她将自己的包打开,里面还有几块点心,白娉婷一直都没舍得吃,这会一咬牙,全给了沈舒薇。
“这些点心,你拿着吃吧。火车上的饭菜也没得挑,贵一点的实在是买不起,等到了省城再给你好好补补。你现在怀着孕,你不吃,孩子也得吃啊。”白娉婷劝道。
沈舒薇接过点心,又将盒饭吃了三分之一,再吃了两块点心,伴随着火车的轰鸣声,沉沉的睡了。
傅清寒醒来后并不主动与人交谈,他似乎骨子里就不相信其他人。王庆喜每天来给他送药时都会主动与他聊两句,看看他是否想起了点什么。
“今天好点了吗?再过一天一夜,就到省城了,到时候在省城里给你找个洋大夫,好好看看。”王庆喜道。
傅清寒听着,当听到洋大夫三个字时,他的脑海中闪过一些零碎的画面。

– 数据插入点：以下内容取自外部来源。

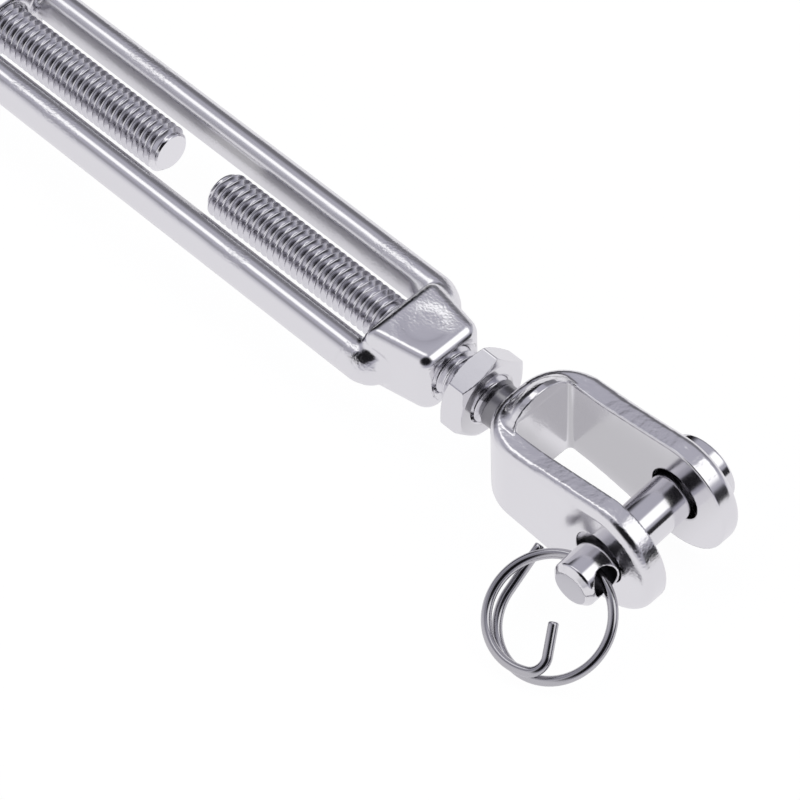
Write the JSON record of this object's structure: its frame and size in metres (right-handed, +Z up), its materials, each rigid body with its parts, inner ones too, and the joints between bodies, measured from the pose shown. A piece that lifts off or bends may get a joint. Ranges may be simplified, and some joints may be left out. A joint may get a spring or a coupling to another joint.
{
  "type": "shroud adjuster",
  "caption": "Open-body rigging screw with a clevis jaw at each end, lock nuts, clevis pins and split rings, for setting the tension of a shroud.",
  "frame": {"origin": "on the floor the part lies on, midway between the two jaws, under the screw axis", "axes": "+X along the screw axis towards the jaw with the right-hand thread, +Z up, Y along the clevis pins"},
  "size_m": [0.1614, 0.0446, 0.0158],
  "materials": {
    "polished_stainless": "polished"
  },
  "bodies": {
    "body": {"body": "polished_stainless"},
    "fork_right": {"fork_right": "polished_stainless"},
    "lock_nut_right": {"lock_nut_right": "polished_stainless"},
    "clevis_pin_right": {"clevis_pin_right": "polished_stainless"},
    "split_ring_right": {"split_ring_right": "polished_stainless"},
    "fork_left": {"fork_left": "polished_stainless"},
    "lock_nut_left": {"lock_nut_left": "polished_stainless"},
    "clevis_pin_left": {"clevis_pin_left": "polished_stainless"},
    "split_ring_left": {"split_ring_left": "polished_stainless"}
  },
  "joints": [
    {"name": "nut_travel_right", "type": "slide", "parent": "body", "child": "lock_nut_right", "axis": [1, 0, 0], "range_m": [-0.00248, 0.0293]},
    {"name": "jaw_turn_right", "type": "hinge", "parent": "lock_nut_right", "child": "fork_right", "pos_m": [0.0728, 0, 0.0075], "axis": [1, 0, 0], "range_deg": [-880, 10440]},
    {"name": "pin_turn_right", "type": "hinge", "parent": "fork_right", "child": "clevis_pin_right", "pos_m": [0.0728, 0, 0.00717], "axis": [-0.0384, 0.9992, 0.0052], "continuous": true},
    {"name": "ring_swing_right", "type": "hinge", "parent": "clevis_pin_right", "child": "split_ring_right", "pos_m": [0.07317, -0.00959, 0.00712], "axis": [0.9993, 0.0384, 0], "range_deg": [-120, 66]},
    {"name": "nut_travel_left", "type": "slide", "parent": "body", "child": "lock_nut_left", "axis": [-1, 0, 0], "range_m": [-0.00248, 0.0293]},
    {"name": "jaw_turn_left", "type": "hinge", "parent": "lock_nut_left", "child": "fork_left", "pos_m": [-0.0728, 0, 0.0075], "axis": [1, 0, 0], "range_deg": [-880, 10440]},
    {"name": "pin_turn_left", "type": "hinge", "parent": "fork_left", "child": "clevis_pin_left", "pos_m": [-0.0728, 0, 0.00717], "axis": [0.0384, -0.9992, 0.0052], "continuous": true},
    {"name": "ring_swing_left", "type": "hinge", "parent": "clevis_pin_left", "child": "split_ring_left", "pos_m": [-0.07317, 0.00959, 0.00712], "axis": [-0.9993, -0.0384, 0], "range_deg": [-120, 66]}
  ],
  "couplings": [
    {"joint": "nut_travel_right", "follows": "jaw_turn_right", "m_per_rad": 0.00015915},
    {"joint": "nut_travel_left", "follows": "jaw_turn_left", "m_per_rad": 0.00015915}
  ]
}
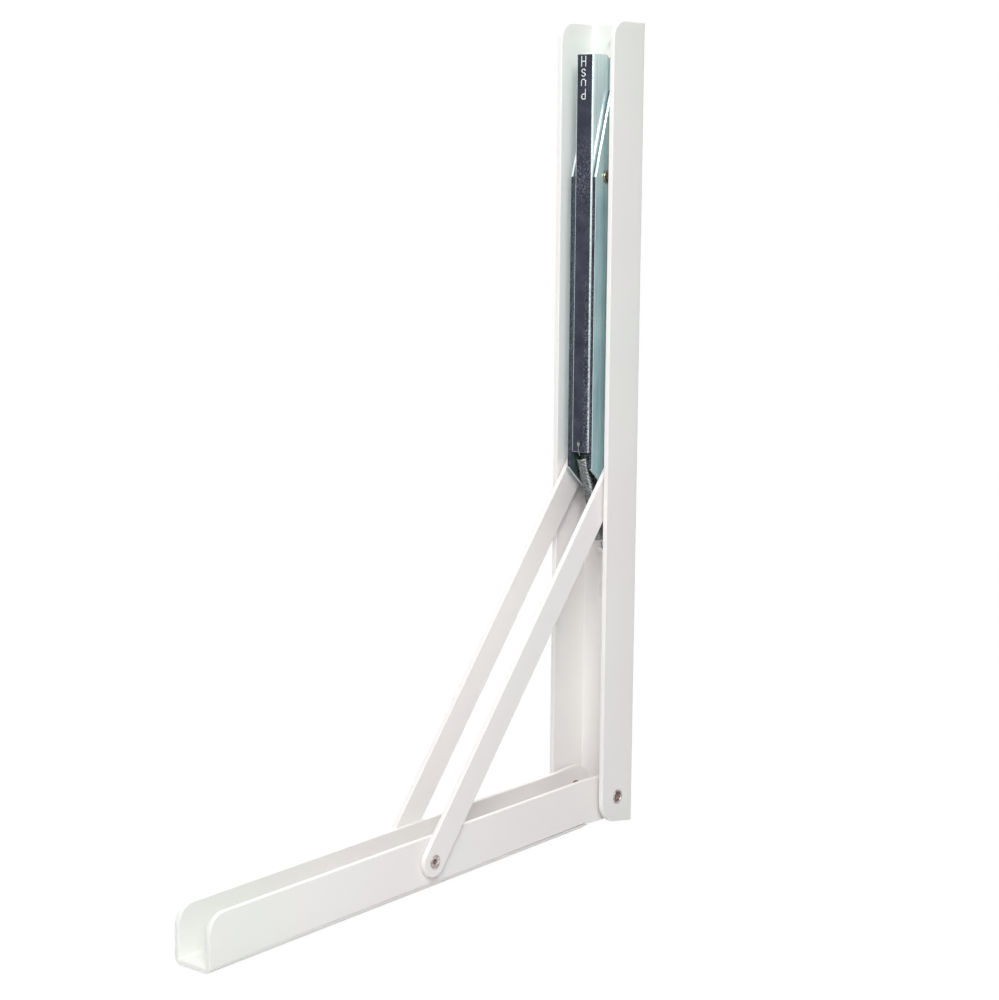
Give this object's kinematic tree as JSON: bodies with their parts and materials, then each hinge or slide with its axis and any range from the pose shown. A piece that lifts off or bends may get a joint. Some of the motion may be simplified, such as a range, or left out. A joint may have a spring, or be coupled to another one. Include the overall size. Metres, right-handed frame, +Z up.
{
  "type": "folding shelf bracket",
  "caption": "Folding bracket: a long channel rail, a shorter channel arm that folds up against it, two sliding braces and a spring-loaded push lever that frees them.",
  "frame": {"origin": "back of the long rail (x = 0), at its lower end (z = 0), on the bracket's middle plane (y = 0)", "axes": "+Z up along the long rail, -X along the short arm, away from the rail's back, Y across the bracket's width"},
  "size_m": [0.2955, 0.035, 0.404],
  "materials": {
    "powder_coat": "white powder coat over steel",
    "zinc": "blue passivated zinc plate",
    "dark_zinc": "bright zinc plate, smooth",
    "nickel": "nickel plated rivet steel",
    "yellow_zinc": "yellow zinc plate",
    "spring_steel": "drawn spring wire"
  },
  "bodies": {
    "rail": {"long_rail": "powder_coat", "guide_housing": "zinc", "housing_rivets": "zinc", "lever_pin": "yellow_zinc", "return_spring": "spring_steel", "pivot_rivet_front": "nickel", "pivot_rivet_rear": "nickel", "pivot_washer_front": "zinc", "pivot_washer_rear": "zinc"},
    "lever": {"release_lever": "dark_zinc"},
    "arm": {"short_arm": "powder_coat", "brace_rivet_front": "nickel", "brace_rivet_rear": "nickel"},
    "braces": {"brace_front": "powder_coat", "brace_rear": "powder_coat", "brace_pin_front": "zinc", "brace_pin_rear": "zinc"},
    "slider": {"cross_pin": "zinc", "slot_bush_front": "yellow_zinc", "slot_bush_rear": "yellow_zinc", "pin_clip_front": "spring_steel", "pin_clip_rear": "spring_steel"}
  },
  "joints": [
    {"name": "fold", "type": "hinge", "parent": "rail", "child": "arm", "pos_m": [-0.0144, 0, 0.015], "axis": [0, 1, 0], "range_deg": [0, 88]},
    {"name": "brace_swing", "type": "hinge", "parent": "arm", "child": "braces", "pos_m": [-0.15459, 0, 0.015], "axis": [0, 1, 0], "range_deg": [-125.51, 0]},
    {"name": "pin_slide", "type": "slide", "parent": "rail", "child": "slider", "axis": [0, 0, 1], "range_m": [0, 0.19197]},
    {"name": "push_lever", "type": "hinge", "parent": "rail", "child": "lever", "pos_m": [-0.0191, 0, 0.3295], "axis": [0, 1, 0], "range_deg": [0, 1.4], "stiffness_Nm_per_rad": 1.5, "springref_deg": -2.86, "deforming": ["return_spring"]}
  ],
  "couplings": [
    {"joint": "brace_swing", "follows": "fold", "ratio": -1.426},
    {"joint": "pin_slide", "follows": "fold", "m_per_rad": 0.12495}
  ]
}
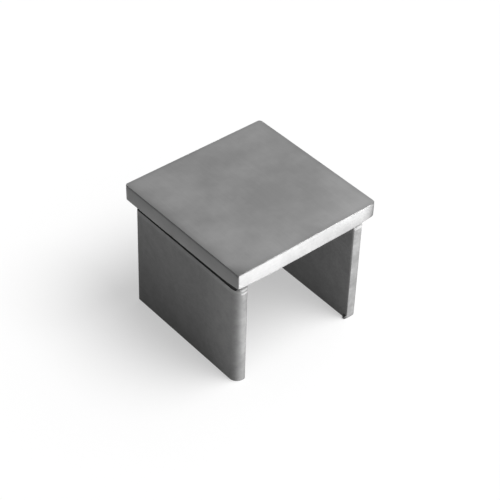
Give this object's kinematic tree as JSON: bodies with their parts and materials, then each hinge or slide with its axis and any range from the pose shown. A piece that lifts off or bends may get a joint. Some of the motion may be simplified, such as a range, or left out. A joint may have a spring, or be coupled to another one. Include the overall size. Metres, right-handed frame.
{
  "type": "profile end cap",
  "caption": "Square end cap: a flat cover plate over parallel legs that drive into a slotted square tube, either side of its slot.",
  "frame": {"origin": "middle of the cover plate's underside, on the plane where the tube's end seats", "axes": "+Z out of the tube, square to the cover plate; the legs hang along -Z and stand at -X and +X; -Y is the front, the side of the legs' rounded corners"},
  "size_m": [0.04, 0.04, 0.0347],
  "materials": {
    "stainless_steel": "fine satin-ground cover plate, blasted and part-ground cast legs"
  },
  "bodies": {
    "root": {"end_cap": "stainless_steel"}
  },
  "joints": []
}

他以前貌似见过洋大夫,一头金色的卷发,还留着胡子。
“洋人对这种伤,有特别的治疗方法,见效快,保管你过不了几天,就又能活蹦乱跳。”
傅清寒沉思着,他好像会说洋文,他尝试着将脑海中的洋文说出来。
才说了两句,便吓坏了王庆喜。
王庆喜先是一愣,随后激动道:“你是不是想起些什么来了,你刚才说的是哪国的语言啊?”
这人以前究竟是什么样的人?总不能还留过洋吧。
“法文,我想起来了一些事情,我见过洋大夫,貌似还会一些法文。”傅清寒冷静道。
王庆喜这是真觉得自己捡到了宝,又会打仗,又会说法文,这样的人才对组织十分有用。
至于其他的,等他回到组织后,再慢慢进行汇报,这一趟也算是收获颇丰。
傅清寒夜里做了一个梦,他梦见了一个女人,那个女人正在哭。